:: TASK TO COMPLETE ::
Each line of the material below that holds the word "before" needs to be copied.
[START DATA]
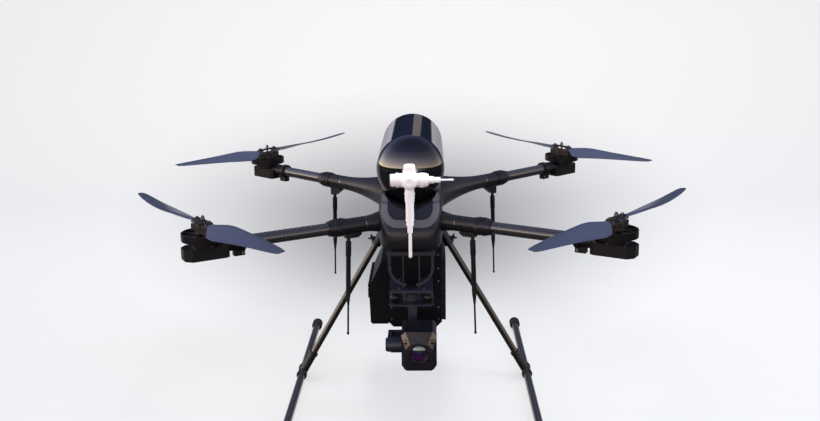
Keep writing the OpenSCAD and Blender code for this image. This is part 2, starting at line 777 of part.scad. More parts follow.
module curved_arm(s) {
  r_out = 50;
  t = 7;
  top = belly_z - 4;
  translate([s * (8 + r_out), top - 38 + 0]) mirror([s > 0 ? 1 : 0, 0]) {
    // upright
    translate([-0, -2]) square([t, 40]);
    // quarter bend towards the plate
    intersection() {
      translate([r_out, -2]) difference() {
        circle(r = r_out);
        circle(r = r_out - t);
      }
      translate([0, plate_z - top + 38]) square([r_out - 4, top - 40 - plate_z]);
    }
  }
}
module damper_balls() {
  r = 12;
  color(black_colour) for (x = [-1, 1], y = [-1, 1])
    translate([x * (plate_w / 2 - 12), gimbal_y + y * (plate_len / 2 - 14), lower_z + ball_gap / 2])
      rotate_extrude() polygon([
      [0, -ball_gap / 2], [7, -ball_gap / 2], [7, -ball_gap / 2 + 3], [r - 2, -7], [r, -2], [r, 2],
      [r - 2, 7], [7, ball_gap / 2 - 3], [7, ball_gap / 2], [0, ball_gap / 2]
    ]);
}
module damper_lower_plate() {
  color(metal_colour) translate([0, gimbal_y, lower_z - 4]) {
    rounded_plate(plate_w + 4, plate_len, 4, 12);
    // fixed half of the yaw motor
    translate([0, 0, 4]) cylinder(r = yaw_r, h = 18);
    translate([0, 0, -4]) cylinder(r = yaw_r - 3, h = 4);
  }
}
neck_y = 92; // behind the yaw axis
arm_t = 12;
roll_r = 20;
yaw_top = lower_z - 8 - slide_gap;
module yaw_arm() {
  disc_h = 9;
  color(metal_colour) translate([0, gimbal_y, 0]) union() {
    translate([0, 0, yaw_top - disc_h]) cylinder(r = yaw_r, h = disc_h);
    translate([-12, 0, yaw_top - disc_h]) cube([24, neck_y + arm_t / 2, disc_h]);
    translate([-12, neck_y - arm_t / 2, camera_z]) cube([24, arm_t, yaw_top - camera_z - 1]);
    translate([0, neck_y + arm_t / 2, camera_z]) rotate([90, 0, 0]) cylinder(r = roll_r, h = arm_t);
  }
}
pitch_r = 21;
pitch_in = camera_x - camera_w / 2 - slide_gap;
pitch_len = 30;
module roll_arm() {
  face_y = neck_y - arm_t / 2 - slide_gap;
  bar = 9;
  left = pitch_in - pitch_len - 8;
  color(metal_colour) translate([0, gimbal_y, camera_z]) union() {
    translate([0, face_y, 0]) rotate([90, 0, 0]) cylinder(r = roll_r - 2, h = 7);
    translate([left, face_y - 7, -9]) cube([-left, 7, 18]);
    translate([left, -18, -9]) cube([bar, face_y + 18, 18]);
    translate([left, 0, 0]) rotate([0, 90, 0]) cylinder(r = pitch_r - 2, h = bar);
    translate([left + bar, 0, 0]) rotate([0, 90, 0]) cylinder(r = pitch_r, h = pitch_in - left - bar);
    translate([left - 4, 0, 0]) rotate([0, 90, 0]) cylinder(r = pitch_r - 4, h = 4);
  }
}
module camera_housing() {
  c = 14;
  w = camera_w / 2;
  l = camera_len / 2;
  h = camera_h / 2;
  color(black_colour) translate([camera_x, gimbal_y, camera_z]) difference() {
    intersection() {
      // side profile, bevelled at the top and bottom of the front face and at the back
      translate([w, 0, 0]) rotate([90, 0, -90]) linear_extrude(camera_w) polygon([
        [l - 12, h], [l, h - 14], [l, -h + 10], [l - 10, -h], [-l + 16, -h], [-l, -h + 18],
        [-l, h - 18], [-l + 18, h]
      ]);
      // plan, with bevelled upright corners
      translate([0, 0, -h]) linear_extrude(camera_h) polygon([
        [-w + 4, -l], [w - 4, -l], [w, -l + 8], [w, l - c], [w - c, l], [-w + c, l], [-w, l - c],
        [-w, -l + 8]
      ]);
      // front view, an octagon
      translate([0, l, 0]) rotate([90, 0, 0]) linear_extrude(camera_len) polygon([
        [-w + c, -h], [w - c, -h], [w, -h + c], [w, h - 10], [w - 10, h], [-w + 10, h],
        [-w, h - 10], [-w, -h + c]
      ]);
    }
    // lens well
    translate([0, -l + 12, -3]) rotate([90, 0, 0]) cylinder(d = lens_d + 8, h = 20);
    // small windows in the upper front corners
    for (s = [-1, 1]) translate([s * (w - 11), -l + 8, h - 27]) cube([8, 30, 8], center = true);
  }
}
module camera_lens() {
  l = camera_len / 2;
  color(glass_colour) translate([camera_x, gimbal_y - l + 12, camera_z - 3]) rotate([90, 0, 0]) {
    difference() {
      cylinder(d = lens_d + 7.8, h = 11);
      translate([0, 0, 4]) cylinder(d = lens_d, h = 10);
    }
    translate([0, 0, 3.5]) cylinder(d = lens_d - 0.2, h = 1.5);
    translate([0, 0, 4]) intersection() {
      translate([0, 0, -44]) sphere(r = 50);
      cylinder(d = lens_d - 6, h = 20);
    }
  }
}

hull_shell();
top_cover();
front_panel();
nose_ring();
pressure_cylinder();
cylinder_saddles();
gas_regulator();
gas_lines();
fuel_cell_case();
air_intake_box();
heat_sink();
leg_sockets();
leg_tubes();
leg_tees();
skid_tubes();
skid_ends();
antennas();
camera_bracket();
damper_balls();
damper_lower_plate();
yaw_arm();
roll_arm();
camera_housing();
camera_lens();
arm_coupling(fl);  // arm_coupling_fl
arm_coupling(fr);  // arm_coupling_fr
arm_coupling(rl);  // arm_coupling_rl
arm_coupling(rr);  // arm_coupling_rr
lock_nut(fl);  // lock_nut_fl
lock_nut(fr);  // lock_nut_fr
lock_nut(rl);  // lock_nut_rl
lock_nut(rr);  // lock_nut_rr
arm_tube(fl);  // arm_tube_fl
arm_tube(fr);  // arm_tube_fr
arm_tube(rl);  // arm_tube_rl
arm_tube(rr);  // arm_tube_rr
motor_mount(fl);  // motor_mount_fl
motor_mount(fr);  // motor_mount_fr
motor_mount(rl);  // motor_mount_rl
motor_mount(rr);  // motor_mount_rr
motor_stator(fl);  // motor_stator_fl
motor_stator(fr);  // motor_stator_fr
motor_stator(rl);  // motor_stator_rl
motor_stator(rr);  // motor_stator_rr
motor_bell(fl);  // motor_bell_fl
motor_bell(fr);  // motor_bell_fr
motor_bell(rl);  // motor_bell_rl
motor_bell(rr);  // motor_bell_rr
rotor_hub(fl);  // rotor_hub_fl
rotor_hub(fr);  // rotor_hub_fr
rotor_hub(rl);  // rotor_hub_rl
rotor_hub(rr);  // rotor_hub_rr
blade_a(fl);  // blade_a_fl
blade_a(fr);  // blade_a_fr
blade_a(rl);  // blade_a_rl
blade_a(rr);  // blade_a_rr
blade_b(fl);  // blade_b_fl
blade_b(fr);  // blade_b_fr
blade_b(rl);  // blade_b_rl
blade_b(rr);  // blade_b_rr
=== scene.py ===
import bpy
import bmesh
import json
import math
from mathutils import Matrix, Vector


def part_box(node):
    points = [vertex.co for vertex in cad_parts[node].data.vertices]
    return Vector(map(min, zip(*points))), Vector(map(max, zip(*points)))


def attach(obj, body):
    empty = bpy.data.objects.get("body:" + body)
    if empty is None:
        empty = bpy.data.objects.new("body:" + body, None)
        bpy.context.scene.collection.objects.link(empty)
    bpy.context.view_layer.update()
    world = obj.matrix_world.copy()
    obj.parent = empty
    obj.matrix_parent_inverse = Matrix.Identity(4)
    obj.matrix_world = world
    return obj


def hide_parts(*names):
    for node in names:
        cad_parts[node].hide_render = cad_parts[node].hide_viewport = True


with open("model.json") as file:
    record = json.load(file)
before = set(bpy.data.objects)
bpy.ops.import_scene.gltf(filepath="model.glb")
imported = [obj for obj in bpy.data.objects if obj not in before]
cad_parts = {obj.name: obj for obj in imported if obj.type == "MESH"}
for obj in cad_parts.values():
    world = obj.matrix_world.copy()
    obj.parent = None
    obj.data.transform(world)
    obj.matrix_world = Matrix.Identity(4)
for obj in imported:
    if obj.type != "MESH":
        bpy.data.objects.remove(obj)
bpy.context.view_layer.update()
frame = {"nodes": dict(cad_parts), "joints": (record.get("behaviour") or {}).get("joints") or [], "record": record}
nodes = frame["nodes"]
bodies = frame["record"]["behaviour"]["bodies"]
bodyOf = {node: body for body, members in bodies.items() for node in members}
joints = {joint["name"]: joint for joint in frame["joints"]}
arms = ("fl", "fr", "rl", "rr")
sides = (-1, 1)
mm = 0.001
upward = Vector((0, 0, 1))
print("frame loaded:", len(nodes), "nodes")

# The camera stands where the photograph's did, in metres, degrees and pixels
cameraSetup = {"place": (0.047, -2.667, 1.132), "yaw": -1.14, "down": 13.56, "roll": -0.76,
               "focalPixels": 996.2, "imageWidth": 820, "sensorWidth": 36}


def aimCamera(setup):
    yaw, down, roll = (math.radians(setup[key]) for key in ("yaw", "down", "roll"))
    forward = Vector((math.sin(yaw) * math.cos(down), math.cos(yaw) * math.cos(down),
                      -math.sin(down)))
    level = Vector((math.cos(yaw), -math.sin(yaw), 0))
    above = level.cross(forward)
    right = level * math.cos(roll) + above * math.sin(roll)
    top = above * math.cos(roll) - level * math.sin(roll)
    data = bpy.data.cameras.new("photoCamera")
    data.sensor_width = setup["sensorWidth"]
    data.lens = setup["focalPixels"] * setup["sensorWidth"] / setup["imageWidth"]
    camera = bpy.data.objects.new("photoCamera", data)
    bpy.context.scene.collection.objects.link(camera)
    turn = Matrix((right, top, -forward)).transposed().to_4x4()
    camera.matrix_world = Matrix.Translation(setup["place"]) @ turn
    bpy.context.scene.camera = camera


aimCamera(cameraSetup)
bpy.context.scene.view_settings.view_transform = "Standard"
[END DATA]
:: SOLUTION ::
before = set(bpy.data.objects)
imported = [obj for obj in bpy.data.objects if obj not in before]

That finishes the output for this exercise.